The role of IRS posttranslational modifications in cancer progression is not fully understood. Limited information is available on this topic, with only two reports specifically linking IRS modifications to cancer activity. For instance, TRAF4 has been reported to mediate IRS1 ubiquitination, regulating IRS1 binding with IGF-1R and subsequent IRS1 phosphorylation, leading to the stimulation of proliferation in breast cancer cells [50]. Also, the association of Nedd4 and IRS2 through monoubiquitination has been reported to activate IGF-1 signaling and induce cell proliferation in prostate cancer cells [25]. Our findings regarding the neddylation of IRS1 and IRS2 align with the observed pattern of neddylation promoting degradation through enhanced ubiquitination and subsequent proteasomal degradation. While previous studies have primarily focused on cullin-dependent neddylation of IRS1 protein, our study reveals a novel aspect by demonstrating neddylation of IRS1 and IRS2 mediated by a non-cullin E3 ligase, C-CBL [12, 51, 52]. While Cbl-b, another member of the Cbl family, is known to regulate IRS1 as a ubiquitination E3 ligase in unloading-induced muscle atrophy, the specific role of C-CBL with IRS proteins in the context of cancer remains unexplored. In contrast, C-CBL has been identified as a significant proto-oncogene in various cancers and linked to the downregulation of PDK1 in EGFR wild-type non-small cell lung cancers, suggesting its potential role in immune responses [53]. Moreover, our previous research has revealed C-CBL’s tumor suppressive role as an E3 ligase for c-Src neddylation [17]. Considering the diverse proto-oncogenic roles of the Cbl family and the critical roles of the IRS family in insulin signaling, we speculate that C-CBL may play an important role in mediating IRS protein neddylation, which could have implications for cancer patients with T2DM or hyperinsulinemia.

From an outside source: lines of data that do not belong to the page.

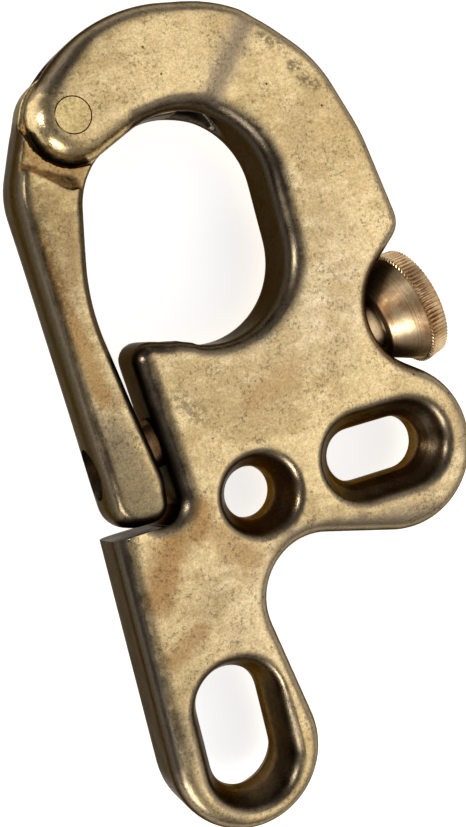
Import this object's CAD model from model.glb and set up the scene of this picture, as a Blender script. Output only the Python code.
import math

import bmesh
import bpy
from mathutils import Matrix, Vector


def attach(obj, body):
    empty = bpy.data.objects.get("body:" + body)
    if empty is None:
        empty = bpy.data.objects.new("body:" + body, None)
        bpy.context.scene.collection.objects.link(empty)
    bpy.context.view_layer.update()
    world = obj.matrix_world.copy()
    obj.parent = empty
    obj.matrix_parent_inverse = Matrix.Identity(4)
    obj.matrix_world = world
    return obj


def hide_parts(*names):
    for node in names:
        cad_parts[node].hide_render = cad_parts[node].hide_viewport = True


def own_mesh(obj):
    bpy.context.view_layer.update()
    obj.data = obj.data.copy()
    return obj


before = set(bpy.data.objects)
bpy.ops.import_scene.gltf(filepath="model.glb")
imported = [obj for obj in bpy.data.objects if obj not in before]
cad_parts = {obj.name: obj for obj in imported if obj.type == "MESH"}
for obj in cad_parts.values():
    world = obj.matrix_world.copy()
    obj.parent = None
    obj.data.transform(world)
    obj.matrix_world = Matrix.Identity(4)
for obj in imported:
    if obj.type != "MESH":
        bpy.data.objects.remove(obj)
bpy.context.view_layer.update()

# ---- Cast body -------------------------------------------------------------------------------
# Hook, eye plate and leg in one sand casting of bronze. The crown is forked to take the gate,
# and the notch, bores and rivet holes are cut after casting.

# Lengths are in millimetres. A half is half a thickness, and every piece is centred on z = 0.
MM = 0.001
BODY_HALF = 6.0
FORK_HALF = 7.0
BODY_ROUND = 2.6
HOOK_C = (0.2, 38.4)
HOOK_R = 13.4
HINGE_C = (-12.779, 53.813)
TIP_C = (-12.429, 53.713)
TIP_R = 5.95
TIP_SOFTER = 1.1
TIP_REACH = TIP_R + 5
TIP_FADE = 4.0
LEG_EDGE = -20.85
LEDGE_Y = -0.3
END_SLOPE = 0.09
NOTCH_R = 3.0
NOTCH_C = (-13.7, 3.0)
NOSE = (-9.852, 21.284, 2.4)
NOTCH_SWEEP = 84
FORK_SLOT_HALF = 2.7
FORK_CUT_R = 20.3
FORK_CUT_C = (HOOK_C[0] - 9.7, HOOK_C[1] + 2.9)
FORK_FOOT_Y = HOOK_C[1] + 2
EYE_R = 3.6
SIDE_SLOT_C = (19.4, 0.8)
SIDE_SLOT_LENGTH = 14.2
SIDE_SLOT_WIDTH = 7.5
LEG_SLOT_C = (-9.95, -30.85)
LEG_SLOT_LENGTH = 17.5
LEG_SLOT_WIDTH = 9.6
RIVET_R = 2.4
# The plunger's line crosses X = 0 at PLUNGER_FROM, and places along it are counted from there.
PLUNGER_FROM = (0.0, 12.6)
PLUNGER_ANGLE = math.radians(12.2)
PLUNGER_WAY = Vector((math.cos(PLUNGER_ANGLE), math.sin(PLUNGER_ANGLE), 0))
PLUNGER_R = 3.4
ROD_R = 2.0
HUB_R = 3.6
KNOB_SEAT = 22.565
BORE_END = 17.565
NOTCH_FACE = -11.566
# The crown thickens to the fork in a step across it: a spot on the step, its way and its width.
CROWN_STEP_AT = Vector((9.4, 56.6))
CROWN_STEP_WAY = Vector((-0.76, 0.65))
CROWN_STEP_WIDTH = 3.4
# Outline as a belt round circles (x, y, radius). A negative radius is a hollow, and 0 a sharp corner.
BODY_CIRCLES = [
    (-10.1, -33.5, 10.75),
    (6.2, -16.1, -8.45),
    (21.7, 0.55, 11.7),
    (30.95, 19.292, -9.0),
    (26.1, 31.8, 3.5),
    (1.15, 37.0, 27.0),
    (7.3, 44.702, 18.5),
    (3.6, 45.002, 20.8),
    (0.6, 44.002, 22.1),
    (*TIP_C, TIP_R),
    (0.6, 40.55, -11.6),
    (0.9, 32.5, -11.5),
    (0.3, 36.45, -14.85),
    NOSE,
    (-10.895, 5.4, 0.0),
    (*NOTCH_C, -NOTCH_R),
    (-19.85, 3.7, 1.0),
    (LEG_EDGE, 0.9, 0.0),
]


def belt_heading(a, b):
    """Heading, in degrees, of a belt that leaves circle a for circle b."""
    dx, dy = b[0] - a[0], b[1] - a[1]
    return math.degrees(math.atan2(dy, dx) - math.asin((b[2] - a[2]) / math.hypot(dx, dy)))


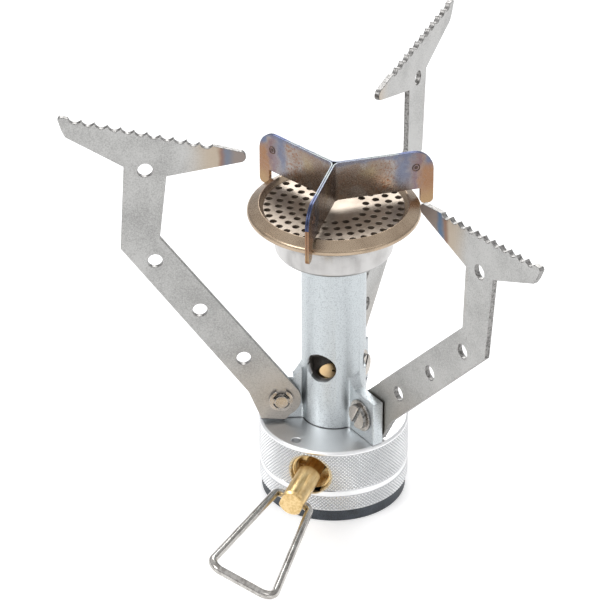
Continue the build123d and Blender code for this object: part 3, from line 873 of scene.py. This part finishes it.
studio = {
    "floor": (0.80, 0.80, 0.80), "reach": 6.0, "glow": 0.42, "world": 1.0,
    "horizon": (0.38, 0.38, 0.39), "zenith": (0.72, 0.72, 0.73), "sky rise": (0.05, 0.55),
    "lamps": (
        ("keyLamp", (-0.55, -0.75, 0.85), 0.5, 4.5),
        ("fillLamp", (0.75, -0.35, 0.55), 0.4, 0.8),
        ("backLamp", (-0.22, 0.8, 0.62), 0.45, 3.6),
    ),
    "aim": Vector((0, 0, 0.045)),
}


def buildStudio(plan):
    mesh = bpy.data.meshes.new("studioFloor")
    reach = plan["reach"]
    corners = [(-reach, -reach, 0), (reach, -reach, 0), (reach, reach, 0), (-reach, reach, 0)]
    mesh.from_pydata(corners, [], [(0, 1, 2, 3)])
    floor = bpy.data.objects.new("studioFloor", mesh)
    bpy.context.scene.collection.objects.link(floor)
    paint = Finish("paleFloor")
    mesh.materials.append(paint.done(
        Base_Color=plan["floor"], Roughness=0.9, Emission_Color=(1, 1, 1, 1),
        Emission_Strength=plan["glow"]))
    world = bpy.data.worlds.new("studioWorld")
    bpy.context.scene.world = world
    world.use_nodes = True
    bench = Bench(world.node_tree)
    direction = bench.node("ShaderNodeTexCoord", output="Generated")
    height = bench.node("ShaderNodeSeparateXYZ", None, (direction,), "Z")
    sky = bench.node("ShaderNodeMix", {"data_type": "RGBA"}, {
        0: height.between(*plan["sky rise"]), 6: colour(plan["horizon"]), 7: colour(plan["zenith"])}, 2)
    glow = bench.node("ShaderNodeBackground", None, {"Color": sky, "Strength": plan["world"]})
    out = world.node_tree.nodes.new("ShaderNodeOutputWorld")
    world.node_tree.links.new(glow.socket, out.inputs[0])
    for name, place, size, power in plan["lamps"]:
        data = bpy.data.lights.new(name, "AREA")
        data.shape = "SQUARE"
        data.size = size
        data.energy = power
        lamp = bpy.data.objects.new(name, data)
        lamp.location = place
        lamp.rotation_euler = (plan["aim"] - Vector(place)).to_track_quat("-Z", "Y").to_euler()
        bpy.context.scene.collection.objects.link(lamp)
    settings = bpy.context.scene.view_settings
    settings.view_transform = "Standard"
    settings.look = "None"


buildStudio(studio)
print("studio lit")
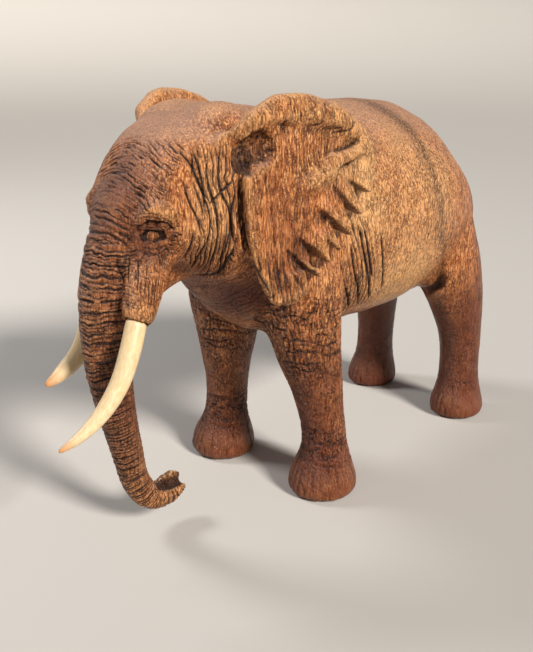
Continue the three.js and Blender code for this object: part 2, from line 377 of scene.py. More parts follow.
EAR_WELT = [(26.8, -45, 90.6), (27.4, -40.6, 91.2), (27.6, -36, 91.8)]
EAR_FRONT_EDGE = [
    (20.2, -68.6, 89.6), (19.8, -68.4, 84), (19.6, -68.0, 78), (20, -67.0, 73), (21.2, -65.6, 68.6),
]
EAR_SLOT = [(19.2, -67.2, 89), (18.9, -66.8, 84), (18.7, -66.2, 78), (19, -65.2, 73), (20.2, -64.0, 69)]


def carve_ear(wood, side):
    """The rolled top, the hollow before the ear's root, and the pleats that end in notches."""
    wood.tube(on_ear(EAR_TOP_RIM, side), [0.5, 0.9, 1.2, 1.2, 0.9, 0.5], blend=3.0)
    wood.tube(on_ear(EAR_LOBE, side), [1.0, 2.1, 2.5, 1.8], blend=2.0)
    for spot, radii, turn in LOBE_KNOBS:
        wood.ball(on_ear(spot, side), radii, blend=0.8, turn=turn)
    for spot, radii, _ in EAR_HOLLOW:
        wood.ball(on_ear(spot, side), radii, blend=1.1, dig=True, turn=-20)
    wood.tube(on_ear(EAR_BROW, side), [0.9, 1.3, 1.2, 0.8], blend=2.2)
    wood.ball(on_ear(EAR_ROOT_KNOB, side), (1.6, 2.4, 2.8), blend=1.6)
    wood.ball(on_ear(EAR_UPPER_DISH, side), (3.0, 8, 3.8), blend=1.4, dig=True, turn=8)
    wood.tube(on_ear(EAR_CREASE, side), [0.4, 0.6, 0.7, 0.3], blend=0.9, dig=True)
    wood.tube(on_ear(EAR_CREASE_LOW, side), [0.4, 0.9, 0.5], blend=0.7, dig=True)
    wood.tube(on_ear(EAR_BAND, side), [0.9, 1.7, 1.3], blend=3.0)
    wood.tube(on_ear(EAR_WELT, side), [0.7, 1.3, 0.9], blend=1.3)
    wood.ball(on_ear(EAR_LOWER_DISH, side), (1.6, 5, 6.5), blend=2.4, dig=True, turn=12)
    wood.tube(on_ear(EAR_FRONT_EDGE, side), [0.8, 1.0, 1.0, 1.0, 0.7], blend=0.3, dig=True)
    wood.tube(on_ear(EAR_SLOT, side), [0.5, 0.9, 1.0, 1.0, 0.8], blend=0.3, dig=True)
    for pleat in EAR_PLEATS:
        step_pleat(wood, on_ear(pleat, side), side)
        wood.tube(on_ear(pleat[1:], side), [0.25, 0.6, 1.2], blend=0.3, dig=True)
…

Our research findings indicate that C-CBL mediated neddylation acts as an antagonist against insulin-associated cancer cell migration involving IRS1 and IRS2 in diverse cancer types. Amidst the growing interest in neddylation as a promising therapeutic target for cancer treatments, it is significant to emphasize that our research findings do not contradict the well-established anticancer effects of MLN4924, a known neddylation inhibitor [54]. As we advance in our understanding of the intricate interplay between insulin dysregulation and neddylation in cancer progression, careful evaluation of neddylation inhibitors in cancer patients with T2DM or hyperinsulinemia is necessary.